Statt des Vierwaldstätter Sees, von der Stimme auf den Kopfhörern erzählt, sieht und hört man zunächst nur die Altonaer Autobahn. Ein Mann in rotweißkariertem Hemd mit einer Axt auf der Schulter geht vorbei. Wilhelm Tell?
Das freie Theaterensemble „Die Azubis“ hat sich den Schweizer Freiheitskämpfer „Wilhelm Tell“ zum Vorbild genommen und ihn in Hamburg auf die Straßen geschickt. Er kämpft hier seinen Kampf gegen die Oberen für sein Stückchen Heimat. Auf dem Gang in der kleinen Theatergruppe wird er immer wieder auftauchen, bis sie über einer Station im Deckel- Park in seinem Garten angekommen ist. Himmlische Ruhe, Vogelgezwitscher, Blütenmeere und Grün im Überfluss statt Grau und Dauerrauschen sind hier zu sehen und zu hören. Doch die Idylle ist von kurzer Dauer. Ein Stadtvertreter im Einreiher und mit Intellektuellenbrille taucht plötzlich auf und komplimentiert die Gruppe heraus. Der Garten sei Stadteigentum. Man landet im Lichthof.

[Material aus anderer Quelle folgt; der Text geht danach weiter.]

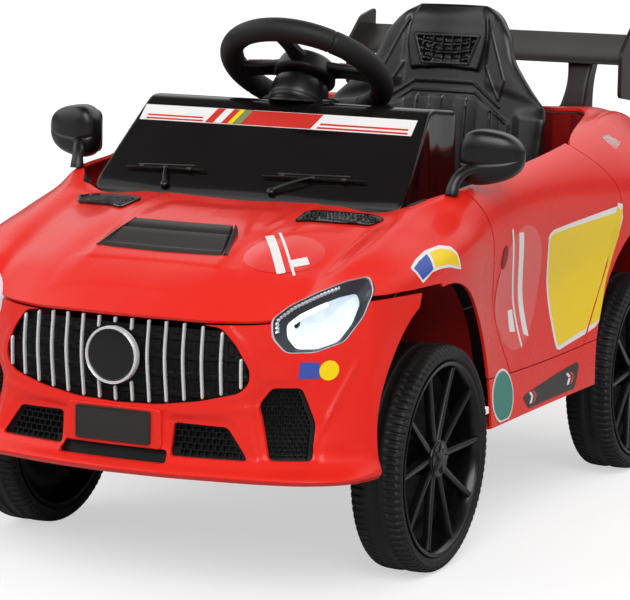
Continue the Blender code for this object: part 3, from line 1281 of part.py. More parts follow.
def mirror_pivot(side):
    x, y = HALF - 0.034, FRONT + 0.066
    return Vector((side * x, y, skin_height(x, y) + 0.0009))


def make_mirrors(black):
    for side, word in SIDES:
        foot = mirror_pivot(side)
        turn = pivot(f"mirror_pivot_{word}", foot)
        made = add(f"mirror_{word}", rod(foot, foot + Vector((0, 0, 0.023)), 0.005, segments=12), black,
                   turn)
        start = foot + Vector((0, 0, 0.0195))
        join(made, rod(start, foot + Vector((side * 0.016, MIRROR_BACK - 0.004, MIRROR_LIFT - 0.008)),
                       0.0055, segments=10))
        rings = []
        for share in np.linspace(0, 1, 7):
            swell = (1 - abs(2 * share - 1) ** 3.2) ** 0.42 * 0.75 + 0.25
            x = HALF + 0.028 - MIRROR_WIDTH * (1 - share)
            centre_y = foot.y + MIRROR_BACK + 0.012 * share
            centre_z = foot.z + MIRROR_LIFT
            ring = []
            for step in range(12):
                angle = 2 * math.pi * step / 12
                dy, dz = math.cos(angle), math.sin(angle)
                square = (abs(dy) ** 3 + abs(dz) ** 3) ** (-1 / 3)
                ring.append((side * x, centre_y + MIRROR_DEPTH / 2 * swell * dy * square,
                             centre_z + MIRROR_HEIGHT / 2 * swell * dz * square))
            rings.append(ring)
        join(made, loft(rings))


def main():
    for old in list(bpy.data.objects):
        bpy.data.objects.remove(old)
    paint = material("red paint", (0.72, 0.030, 0.022), 0.22)
    shade = material("dark red plastic", (0.25, 0.006, 0.006), 0.45)
    black = material("black plastic", (0.018, 0.018, 0.019), 0.42)
    gloss = material("gloss black plastic", (0.012, 0.010, 0.011), 0.10)
    rubber = material("tyre plastic", (0.030, 0.029, 0.028), 0.65)
    chrome = material("chrome", (0.80, 0.81, 0.83), 0.10, 1.0)
    steel = material("steel", (0.45, 0.46, 0.48), 0.35, 1.0)
    grey = material("dark grey plastic", (0.055, 0.052, 0.050), 0.50)
    lens = material("white lens", (0.85, 0.90, 0.95), 0.08)
    lamp = material("red lens", (0.45, 0.010, 0.008), 0.12)

    make_front_body(paint)
    make_front_bumper(paint)
    make_grille(black, chrome)
    make_badge(chrome, gloss)
    make_number_plate(grey)
    make_meshes(black)
    make_headlights(lens)
    make_bonnet_trim(black)
    make_windscreen(gloss)
    make_wipers(black)
    make_sills(paint)
    make_doors(paint)
    rear_wall = make_rear_body(paint)
    make_rear_bumper(paint, lamp)
    make_chassis(black)
    make_front_wells(shade)
    make_steering_gear(black, steel)
    make_steering_wheel(black, grey)
    make_steering_column(gloss)
    make_wheels(rubber, gloss)
    make_drive(black, steel, grey)
    make_cockpit(black, grey, shade, rear_wall)
    make_wing(black)
    make_mirrors(black)


main()
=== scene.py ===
"""A child's battery ride-on car, dressed over its jointed frame.

Every piece is a surface worked out with numpy: a grid of points from two parameters, or a
profile carried along a path. Lengths are metres; the nose looks along -Y and +X is the
car's left side.
"""

import math

import bpy
import numpy as np
from bpy.props import FloatProperty, FloatVectorProperty, IntProperty, PointerProperty
from mathutils import Matrix, Vector


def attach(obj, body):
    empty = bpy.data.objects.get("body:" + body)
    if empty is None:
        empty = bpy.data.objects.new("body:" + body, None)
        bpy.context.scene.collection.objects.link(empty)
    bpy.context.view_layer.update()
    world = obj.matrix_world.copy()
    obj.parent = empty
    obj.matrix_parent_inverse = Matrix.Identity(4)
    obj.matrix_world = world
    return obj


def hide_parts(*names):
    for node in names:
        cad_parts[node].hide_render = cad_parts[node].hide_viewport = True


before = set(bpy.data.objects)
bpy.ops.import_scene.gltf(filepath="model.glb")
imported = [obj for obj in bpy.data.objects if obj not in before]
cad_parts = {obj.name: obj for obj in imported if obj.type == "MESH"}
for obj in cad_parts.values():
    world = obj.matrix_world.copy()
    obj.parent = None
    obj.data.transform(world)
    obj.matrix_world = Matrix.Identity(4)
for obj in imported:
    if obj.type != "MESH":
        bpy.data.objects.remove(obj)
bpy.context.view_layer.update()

bl_info = {
    "name": "Ride-on car",
    "version": (1, 0, 0),
    "blender": (4, 5, 0),
    "location": "View3D > Sidebar > Ride-on car",
    "description": "Dresses the ride-on car's frame with its bodywork, wheels, trim and seat",
    "category": "Object",
}

# Places that the solid model fixes
FRONT = -0.253
REAR = 0.343
NOSE = -0.521
TAIL = 0.521
HALF = 0.262
LOW = 0.128
AXLE = 0.12
SIDES = ((1, "left"), (-1, "right"))
INSIDE = np.array((0.0, 0.0, 0.2))


def in_metres(table):
    """Rows of points that are given in millimetres."""
    return [np.array(row) / 1000 for row in table]


# Long lines of the painted skin, centre line first, as (y, x, z) in mm from nose to tail
LINES = in_metres((
    ((-499, 0, 287), (-453, 0, 314), (-397, 0, 335), (-343, 0, 350), (-283, 0, 362), (-223, 0, 370),
     (-53, 0, 400), (147, 0, 420), (327, 0, 436), (407, 0, 431), (477, 0, 414), (507, 0, 402)),
    ((-496, 55, 287), (-453, 55, 314), (-397, 57, 336), (-343, 58, 352), (-283, 60, 364),
     (-223, 60, 372), (-53, 60, 400), (147, 70, 420), (327, 80, 437), (407, 80, 432),
     (476, 80, 415), (505, 80, 402)),
    ((-485, 108, 286), (-443, 108, 316), (-397, 108, 338), (-343, 110, 356), (-283, 112, 368),
     (-223, 114, 374), (-53, 120, 400), (147, 130, 420), (327, 140, 438), (407, 140, 433),
     (471, 135, 416), (499, 130, 402)),
    ((-458, 160, 289), (-423, 160, 316), (-383, 160, 332), (-343, 162, 346), (-283, 165, 362),
     (-223, 168, 372), (-53, 180, 400), (147, 190, 418), (327, 190, 438), (407, 185, 432),
     (466, 180, 414), (487, 175, 402)),
    ((-428, 198, 314), (-393, 205, 325), (-353, 212, 341), (-283, 217, 361), (-219, 222, 378),
     (-193, 228, 386), (-103, 236, 395), (17, 238, 403), (147, 236, 414), (217, 232, 422),
     (297, 224, 430), (367, 218, 428), (441, 210, 413), (465, 206, 402)),
    ((-403, 228, 312), (-383, 238, 315), (-353, 248, 322), (-283, 257, 334), (-223, 259, 342),
     (-153, 256, 346), (-53, 256, 348), (47, 258, 349), (147, 263, 351), (227, 268, 354),
     (297, 271, 360), (367, 270, 360), (437, 254, 352), (453, 246, 350)),
    ((-398, 243, 262), (-383, 248, 262), (-353, 254, 264), (-253, 260, 270), (-173, 254, 262),
     (-103, 246, 256), (-3, 245, 256), (97, 249, 260), (177, 258, 266), (247, 267, 272),
     (347, 271, 272), (437, 261, 262), (451, 256, 260)),
    ((-403, 247, 190), (-383, 249, 190), (-253, 259, 200), (-153, 254, 190), (-103, 251, 186),
     (-3, 250, 182), (97, 252, 182), (177, 259, 186), (247, 266, 190), (347, 268, 190),
     (437, 262, 190), (451, 258, 190)),
    ((-413, 250, 130), (-383, 250, 130), (-253, 256, 130), (-103, 256, 130), (47, 257, 130),
     (177, 260, 130), (347, 262, 130), (437, 256, 130), (451, 252, 130)),
))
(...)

Willi lädt ein in seinen Garten in Puppenformat, der Grill wird angeworfen und Willi redet sich in Rage. Der Garten soll ihm weggenommen werden, von der Stadt, die den Deckel über der Autobahn bauen will. Sie braucht dazu die Erlöse aus den Grundstücksverkäufen, auf denen auch Willis Garten liegt. Damit ist Willi gar nicht einverstanden. Christian springt auf. Er als Anwohner der Autobahn ist für den Deckel, denn er verspricht sich Ruhe, Verbindung der Stadtteile und mehr Grün. Kurzerhand rollt er den Deckel als grünen Läufer zwischen Schnelsen und Othmarschen aus. Legofiguren werden ausgekippt und das Publikum darf den Deckel begrünen, bebauen und bevölkern. Doch die Aufwertung der angrenzenden Stadtteile hat auch seine Nachteile: Die Immobilienpreise werden anstiegen, Mieter verdrängt werden, was sogleich mit einer „Reise nach Jerusalem“ nachgespielt wird. Hinter Christian zeichnen sich auf der Leinwand die schönen neuen Wohnträume ab. Nicht enden wollende Hochhäuser, die den immer gleichen Wabenbalkon in schneeweiße Höhen stapelt. Davor platziert sich der Stadtvertreter: Es gebe keine Alternative, Hamburg sei eine Stadt des Wachstums. Wohnraum müsse her.
Die Azubis lassen in „Willi Tell, die Axt von Altona“ alle Parteien zu Wort kommen, mit denen sie in den Vorarbeiten zu ihrem Stück gesprochen haben. So ist ein vielschichtiger Beitrag zur Stadtentwicklung entstanden, der zunächst durch Sinneseindrücke beim Stadtspaziergang emotional auf das Thema einstimmt und dann spielerisch zur Diskussion zwischen den Meinungsfraktionen überleitet. Wem gehört die Stadt? Wofür lohnt es zu kämpfen? Ins Wespennest dieser Fragen stoßen die Azubis zielsicher mit Altonaer Willi Tell-Adaption.